2
$\begingroup$

I have a question in my homework:

Let $X_t$ and $Y_t$ be two Brownian motions issue de $0$ and define

$S_t=\int_0^tX_s\,dY_s-\int_0^tY_s\,dX_s$

Show that

$E[e^{i\lambda S_t}]=E[\cos(\lambda S_t)]$

Does someone have an idea? I try to show that

$E[\sin(\lambda S_t)]=0$

By Ito's formula applied for $\sin(\lambda S_t)$, we get

$d\sin(\lambda S_t)=\lambda\cos(\lambda S_t)dS_t-\frac{\lambda^2}{2}\sin(\lambda S_t)\,d\langle S,S\rangle_t$

To calculate $d\langle S,S\rangle_t$, I am not sure if my calculs is correct or not:

$d\langle S,S\rangle_t=(X_t^2+Y_t^2)\,dt$

Since $S_t$ is a martingale we have

$E[\sin(\lambda S_t)]=-\frac{\lambda^2}{2}E\left[\int_0^t(X_t^2+Y_t^2)\sin(\lambda S_t)\,dt\right]$

I am not sur whether my previous calculs is correct.

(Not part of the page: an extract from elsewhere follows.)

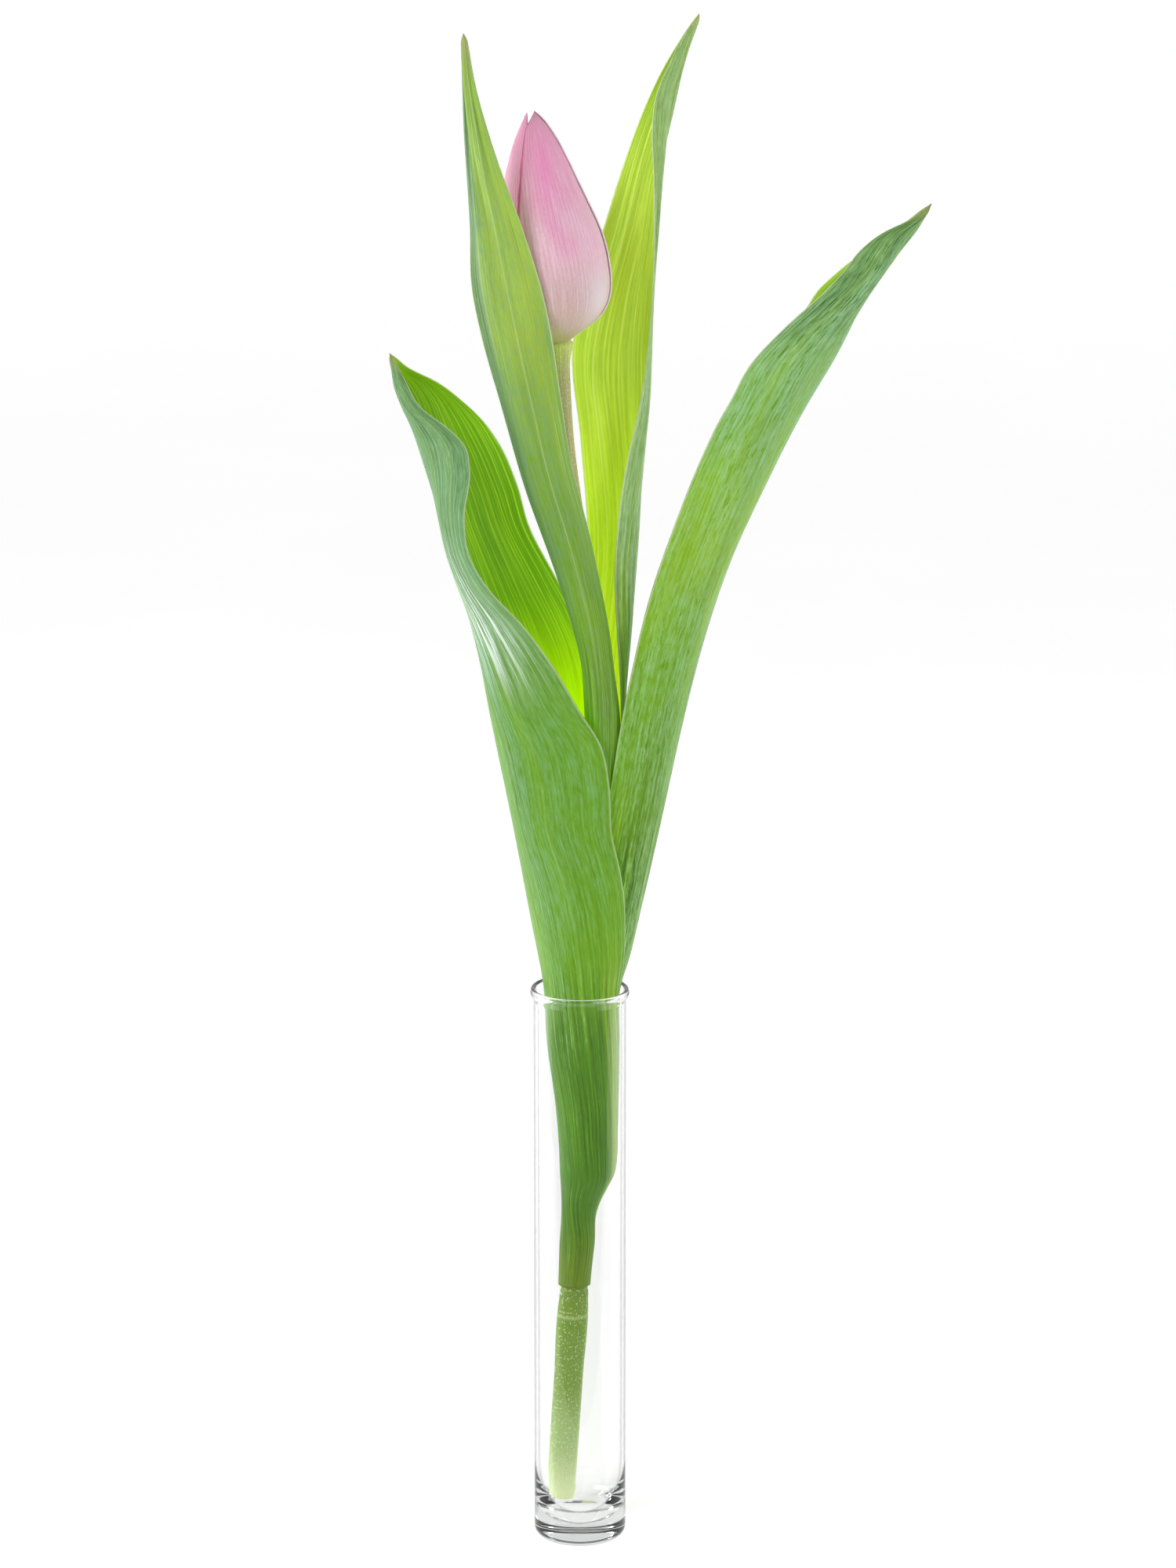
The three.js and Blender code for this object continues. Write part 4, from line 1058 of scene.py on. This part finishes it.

Could someone help me? Thanks a lot!

  • 0
    Try to eliminate the remnants of French in your post. (And, when handing back your homework, do not forget to mention the help you received from `MSE`.)2012-12-10

2 Answers 2

2

Since $(X,Y)$ and $(X,-Y)$ are identically distributed, the distribution of $S=(S_u)_{u\geqslant0}$ is odd. In particular, $\mathbb E(\varphi(S))=0$ for every odd integrable functional $\varphi$. For every fixed $t\geqslant0$, the functional $\varphi:(x_u)_{u\geqslant0}\mapsto\sin(\lambda x_t)$ is odd and bounded. The result follows.

1

$S_t = -S_t$ in distribution, so $E[e^{i\lambda S_t}] = E[e^{-i\lambda S_t}]$. Notice $E[e^{i\lambda S_t}] = E[\cos(\lambda S_t)] + i E[\sin (\lambda S_t)]$. Finally, $2E[e^{i\lambda S_t}] = E[e^{i\lambda S_t}] + E[e^{-i\lambda S_t}] = 2 E[\cos(\lambda S_t)]$.